La sagesse d'abandonner

Paru le 21 mars 2016

Par Isabelle Falardeau, conseillère d'orientation et auteure
 
Notre cerveau est programmé pour viser une cible et tout faire pour l’atteindre. Nos ancêtres devaient faire preuve d’acharnement pour survivre. Or, cette ténacité peut devenir, de nos jours, contreproductive. En effet, pour mieux s’adapter à la vie d’aujourd’hui, il faut aussi apprendre à décrocher d’un but inatteignable.
 
Les pressions sociales à tenir le coup, coute que coute, proviennent de partout : la famille, les amis, l’école, les milieux professionnel, sportif, artistique et économique. Les médias nous renvoient inlassablement des messages démontrant que ceux qui persévèrent sont toujours gagnants et ceux qui abandonnent sont des perdants, voire des « lâcheurs »! Par crainte d’être jugé ou par refus de se dévaloriser, on s’acharne, on piétine, on tombe, on se blesse…
 
  • Mia a échoué plusieurs cours au cégep et se demande sans cesse comment elle pourra s’y prendre pour être acceptée en médecine. Pour elle, d’autres options sont inconcevables.
  • Mike s’accroche à un emploi qu’il déteste. En plus, il ne se sent pas valorisé par son patron. Il est dépressif depuis plusieurs mois. Pourtant, chaque matin, il se présente au travail.
  • Maude espère encore réussir ses auditions pour l’école de théâtre. Elle paie un coach et passe des mois à se préparer. Elle a déjà essuyé cinq refus…
Malheureusement, nous obstiner à poursuivre un rêve impossible nous fait tourner en rond et bloque toute définition de nouveaux objectifs.
" L’incapacité à se désengager d’un but inaccessible peut vraiment rendre malade[1]. "
Voici quelques sages conseils pour abandonner un objectif inatteignable et repartir vers de nouveaux horizons plus prometteurs :
 
  1. Réalisez que vous êtes pris dans une escalade de l’engagement (syndrome de la vieille bagnole ou du vieux couple) : « J’ai tellement mis d’argent (d’efforts ou de temps), que je ne peux plus laisser tomber maintenant. » Arrêtez-vous pour vous questionner sérieusement; il est peut-être maintenant temps d’abandonner…
  2. Écrivez les avantages et les inconvénients à persévérer de la sorte.
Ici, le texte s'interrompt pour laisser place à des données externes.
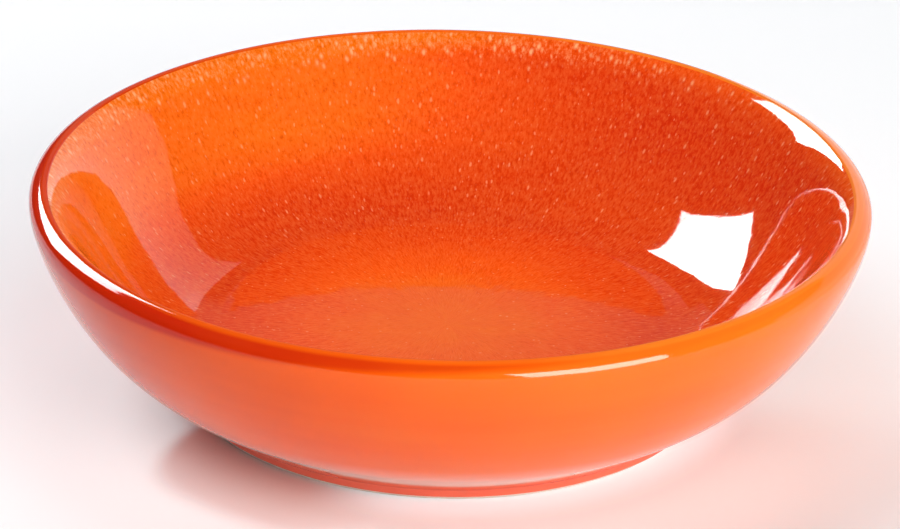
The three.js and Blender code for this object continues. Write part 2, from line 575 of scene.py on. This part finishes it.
# %% [markdown]
# ## The liner glaze
# The orange liner was laid on with a brush while the dish turned. It is painted deepest and
# reddest in the curve between wall and floor and more golden on the open floor, partly the
# glaze's own tone and partly painted shade in the curve, and it is more golden towards the lip.
# The tone also drifts across the wall, golden on the left and red on the right: that is painted
# light, because the front lamp lights the left wall more. An image could hold all this, but a
# pattern made from the object's own coordinates stays sharp from any distance. So one number
# says how golden each place is, and a colour ramp turns that number into a glaze. A span below
# is a pair of places, and the gold beside it says how much is added at the one and at the other.

# %% How golden the liner is
DEEP_LINER = (0.76, 0.034, 0.003, 1)
PLAIN_LINER = (0.93, 0.088, 0.003, 1)
GOLDEN_LINER = (0.99, 0.185, 0.004, 1)
LINER_GOLD = 0.14
# painted light: the wall is more golden on the left, which the front lamp lights more, and redder
# on the right
WALL_LIGHT_DRIFT, WALL_LIGHT_GOLD = millimetres(24, -20), (-0.06, 0.72)
WALL_SPAN = millimetres(33, 42)
# The floor is painted more golden inwards, so the curve between wall and floor stays deepest:
# partly the glaze's own tone, partly painted shade in the curve.
FLOOR_SPAN, FLOOR_GOLD = millimetres(27, 14), (0.0, 0.34)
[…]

Songez à l’impact sur votre santé physique et psychologique.
  3. Identifiez les émotions négatives que vous cherchez à éviter en continuant dans la même voie : peur du changement, de perte de statut ou de désapprobation sociale, crainte de vivre des regrets, de la culpabilité, de la honte, etc.
  4. Faites tranquillement le deuil de votre projet. Tentez de comprendre à quoi vous devrez renoncer, même si c’est difficile à envisager, et encore plus à accepter.
  5. Encerclez une date au-delà de laquelle vous cesserez votre acharnement. Cela permet de se donner une dernière chance, avant d’abdiquer.
  6. Fixez-vous de nouveaux objectifs pour redémarrer ailleurs vers un but plus accessible, plus réaliste, plus sain pour vous. Consultez des gens pour vous aider à trouver de nouveaux projets.
  7. Reconnaissez qu’il se peut que vous ne soyez pas encore prêt à amorcer un changement. Pardonnez-vous et restez ouvert à la possibilité de changer de direction quand vous sentirez qu’il sera vraiment temps.
  8. Accordez-vous le droit d’abdiquer et d’en être fier!
 
Si l’abandon permet l’engagement vers d’autres objectifs qui valent la peine d’être poursuivis, il devient alors véritablement un choix nécessaire.
 
Isabelle Falardeau est l’auteure de L’Orient-Expert (2013), de Sortir de l’indécision (2007) et de S’orienter malgré l’indécision (1999), ouvrages publiés chez Septembre éditeur.
 

[1] Streep, P. et Bernstein, A. (2015). Partir ou rester : l’art de prendre la bonne décision dans la vie, en amour et au travail. Éditions de l’Homme, Montréal.